▶ _GIVEN REQUEST_: Reproduce only the lines from the one containing "the stud's neck" through the one containing "for node in", exactly as written and with both ends included.

▶ _PROVIDED MATERIAL_:
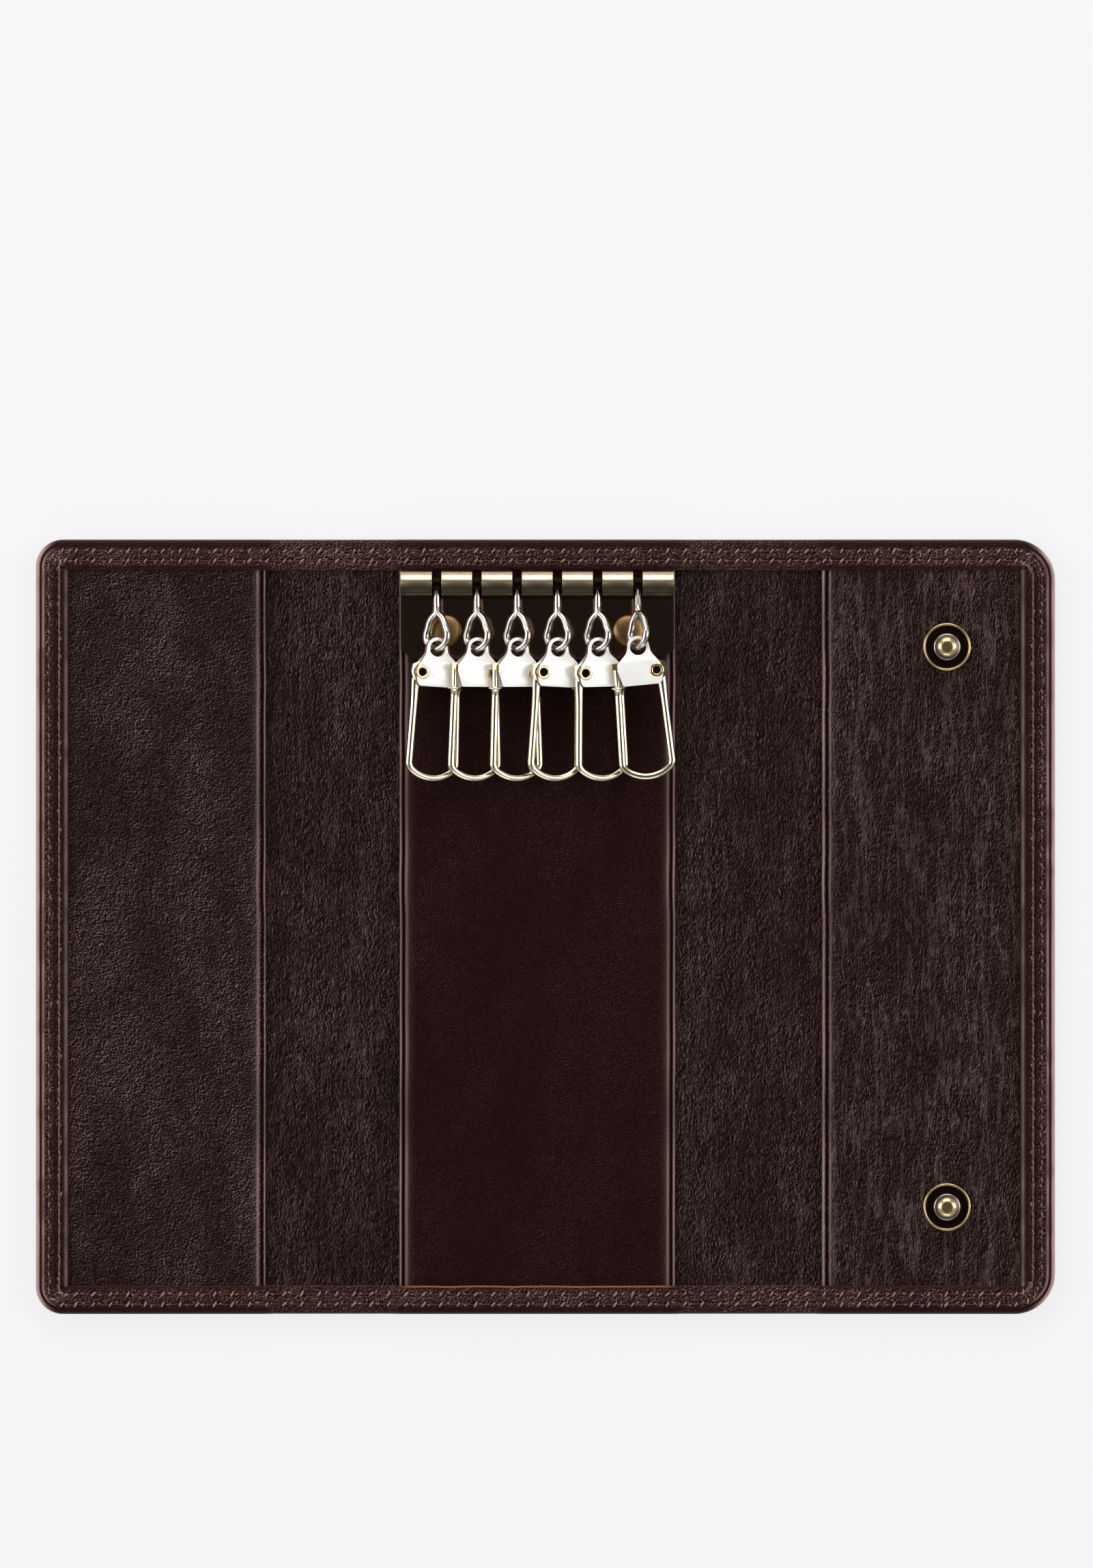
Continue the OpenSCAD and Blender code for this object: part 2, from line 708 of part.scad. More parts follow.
// Stud on the inner face of the right flap
module snap_stud(side) {
    bead_r = stud_d / 2;
    color(brass) translate([snap_x, side * snap_pitch / 2, z_top]) difference() {
        union() {
            cylinder(d = stud_flange_d, h = stud_flange_t);
            difference() {
                cylinder(d = stud_flange_d, h = stud_flange_t + stud_rim_h);
                cylinder(r = stud_flange_d / 2 - stud_rim_w, h = stud_h);
            }
            cylinder(r = stud_collar_r, h = stud_flange_t + stud_collar_h);
            cylinder(r = stud_neck_r, h = stud_h - stud_bead_z);
            translate([0, 0, stud_h - 2 * stud_bead_z])
                cylinder(r1 = stud_neck_r, r2 = bead_r, h = stud_bead_z);
            translate([0, 0, stud_h - stud_bead_z])
                cylinder(r1 = bead_r, r2 = stud_tip_r, h = stud_bead_z);
        }
        translate([0, 0, -cut])
            cylinder(r = shank_r + shank_clear, h = cut + shank_rise + shank_clear);
    }
}

// Outside cap, whose shank comes up through the leather into the stud
module snap_cap(side) {
    color(brass) translate([snap_x, side * snap_pitch / 2, 0]) {
        rotate_extrude() {
            translate([0, cap_round_r]) square([cap_d / 2, cap_t - cap_round_r]);
            square([cap_d / 2 - cap_round_r, cap_t]);
            intersection() {
                translate([cap_d / 2 - cap_round_r, cap_round_r]) circle(r = cap_round_r);
                square([cap_d / 2, cap_t]);
            }
        }
        cylinder(r = shank_r, h = z_top + shank_rise);
    }
}

// Socket on the outer face of the left flap, with a groove for its spring
module snap_socket(side) {
    groove_r = spring_r + spring_d / 2 + groove_clear;
    groove_h = spring_d + 2 * groove_clear;
    color(brass) translate([socket_x, side * snap_pitch / 2, 0]) difference() {
        union() {
            cylinder(d = socket_d, h = socket_flange_t);
            cylinder(r = barrel_out_r, h = socket_h);
        }
        translate([0, 0, -cut]) cylinder(r = socket_bore_r, h = cut + socket_bore_h);
        translate([0, 0, spring_z - groove_h / 2]) cylinder(r = groove_r, h = groove_h);
        cylinder(r = post_pin_r + post_pin_clear, h = socket_h + cut);
    }
}

// Post that clinches the socket from the lining side
module socket_post(side) {
    color(brass) translate([socket_x, side * snap_pitch / 2, socket_h]) {
        cylinder(r = post_disc_r, h = post_disc_t);
        translate([0, 0, -socket_web]) cylinder(r = post_pin_r, h = socket_web);
    }
}

// Split ring spring that grips the stud's neck
module socket_spring(side) {
    color(polished) translate([socket_x, side * snap_pitch / 2, spring_z])
        rotate_extrude(angle = spring_arc) translate([spring_r, 0]) circle(d = spring_d);
}

cover_centre();
cover_left();
cover_right();
lining_centre();
lining_left();
lining_right();
centre_panel();
left_pocket();
right_pocket();
key_rail();
for (n = [1 : 3]) {
    fold_cover(left_line(n + 1), left_line(n));
    fold_cover(right_line(n), right_line(n + 1));
    fold_lining(left_line(n + 1), left_line(n));
    fold_lining(right_line(n), right_line(n + 1));
}
for (n = [1 : hook_count]) {
    link(n - 1);
    hook_body(n - 1);
    hook_rivet(n - 1);
    key_loop(n - 1);
}
for (n = [1, 2]) {
    side = n == 1 ? 1 : -1;
    rail_rivet(-side);
    snap_stud(side);
    snap_cap(side);
    snap_socket(side);
    socket_post(side);
    socket_spring(side);
}
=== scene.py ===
"""Open tri-fold leather key case with a rail of six key hooks, lying on its back.

Sizes inside the shapes are in millimetres and become metres when a piece is finished.
X runs across the three panels, Y up the case and Z up from the table.
"""

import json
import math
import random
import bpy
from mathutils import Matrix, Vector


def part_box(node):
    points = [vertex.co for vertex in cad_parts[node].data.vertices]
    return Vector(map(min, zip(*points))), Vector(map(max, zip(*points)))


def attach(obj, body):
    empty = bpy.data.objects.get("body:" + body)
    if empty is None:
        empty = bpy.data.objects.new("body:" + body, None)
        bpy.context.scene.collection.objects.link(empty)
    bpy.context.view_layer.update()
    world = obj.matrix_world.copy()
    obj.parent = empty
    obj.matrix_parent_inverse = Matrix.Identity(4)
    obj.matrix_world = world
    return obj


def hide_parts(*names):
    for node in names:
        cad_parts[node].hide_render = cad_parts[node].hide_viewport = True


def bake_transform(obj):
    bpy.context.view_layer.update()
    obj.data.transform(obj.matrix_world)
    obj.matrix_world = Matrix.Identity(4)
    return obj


bl_info = {
    "name": "Leather Key Case",
    "version": (1, 0, 0),
    "blender": (4, 5, 0),
    "location": "3D View > Sidebar > Key Case",
    "description": "Builds a stitched tri-fold leather key case around its CAD frame",
    "category": "Add Mesh",
}

import bmesh
import bpy
import numpy as np
from mathutils import Matrix, Vector

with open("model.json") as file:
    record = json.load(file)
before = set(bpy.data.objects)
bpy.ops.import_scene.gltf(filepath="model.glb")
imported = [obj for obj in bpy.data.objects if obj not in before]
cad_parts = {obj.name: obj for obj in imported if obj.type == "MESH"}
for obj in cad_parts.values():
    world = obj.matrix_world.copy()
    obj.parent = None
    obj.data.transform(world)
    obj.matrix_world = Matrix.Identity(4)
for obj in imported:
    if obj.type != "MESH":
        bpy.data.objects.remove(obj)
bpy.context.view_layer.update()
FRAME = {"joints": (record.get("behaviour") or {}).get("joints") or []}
MM = 0.001


def cad_box(node):
    """Lowest and highest corner of a CAD node in millimetres."""
    low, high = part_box(node)
    return low / MM, high / MM


JOINTS = {joint["name"]: joint for joint in FRAME["joints"]}


def joint_place(name):
    """A point on a joint's axis, in millimetres."""
    return Vector(JOINTS[name]["pos_m"]) / MM


# Places across the case, read from the CAD frame
X_LEFT = cad_box("cover_left")[0].x
X_LEFT_POCKET = cad_box("left_pocket")[1].x
X_CENTRE_LEFT, X_CENTRE_RIGHT = (cad_box("centre_panel")[k].x for k in (0, 1))
X_RIGHT_POCKET = cad_box("right_pocket")[0].x
X_RIGHT = cad_box("cover_right")[1].x
Y_EDGE = cad_box("cover_centre")[1].y
LEFT_LINES = [joint_place(f"left_fold_turn_{n}").x for n in (1, 2, 3, 4)]
RIGHT_LINES = [joint_place(f"right_fold_turn_{n}").x for n in (1, 2, 3, 4)]

# Levels above the table
Z_OUTSIDE = cad_box("cover_centre")[0].z
Z_LINING = cad_box("lining_centre")[1].z
Z_PANEL = cad_box("centre_panel")[1].z
Z_HEM = cad_box("cover_centre")[1].z
Z_FOLD_HEM = cad_box("left_fold_1")[1].z

# Widths of the turned edges and the corner radii
HEM_TOP, HEM_BOTTOM, HEM_LEFT, HEM_RIGHT = 4.5, 4.2, 4.9, 5.2
LEFT_CORNER, RIGHT_CORNER = 4.0, 6.0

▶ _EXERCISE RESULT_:
// Split ring spring that grips the stud's neck
module socket_spring(side) {
    color(polished) translate([socket_x, side * snap_pitch / 2, spring_z])
        rotate_extrude(angle = spring_arc) translate([spring_r, 0]) circle(d = spring_d);
}

cover_centre();
cover_left();
cover_right();
lining_centre();
lining_left();
lining_right();
centre_panel();
left_pocket();
right_pocket();
key_rail();
for (n = [1 : 3]) {
    fold_cover(left_line(n + 1), left_line(n));
    fold_cover(right_line(n), right_line(n + 1));
    fold_lining(left_line(n + 1), left_line(n));
    fold_lining(right_line(n), right_line(n + 1));
}
for (n = [1 : hook_count]) {
    link(n - 1);
    hook_body(n - 1);
    hook_rivet(n - 1);
    key_loop(n - 1);
}
for (n = [1, 2]) {
    side = n == 1 ? 1 : -1;
    rail_rivet(-side);
    snap_stud(side);
    snap_cap(side);
    snap_socket(side);
    socket_post(side);
    socket_spring(side);
}
=== scene.py ===
"""Open tri-fold leather key case with a rail of six key hooks, lying on its back.

Sizes inside the shapes are in millimetres and become metres when a piece is finished.
X runs across the three panels, Y up the case and Z up from the table.
"""

import json
import math
import random
import bpy
from mathutils import Matrix, Vector


def part_box(node):
    points = [vertex.co for vertex in cad_parts[node].data.vertices]
    return Vector(map(min, zip(*points))), Vector(map(max, zip(*points)))


def attach(obj, body):
    empty = bpy.data.objects.get("body:" + body)
    if empty is None:
        empty = bpy.data.objects.new("body:" + body, None)
        bpy.context.scene.collection.objects.link(empty)
    bpy.context.view_layer.update()
    world = obj.matrix_world.copy()
    obj.parent = empty
    obj.matrix_parent_inverse = Matrix.Identity(4)
    obj.matrix_world = world
    return obj


def hide_parts(*names):
    for node in names:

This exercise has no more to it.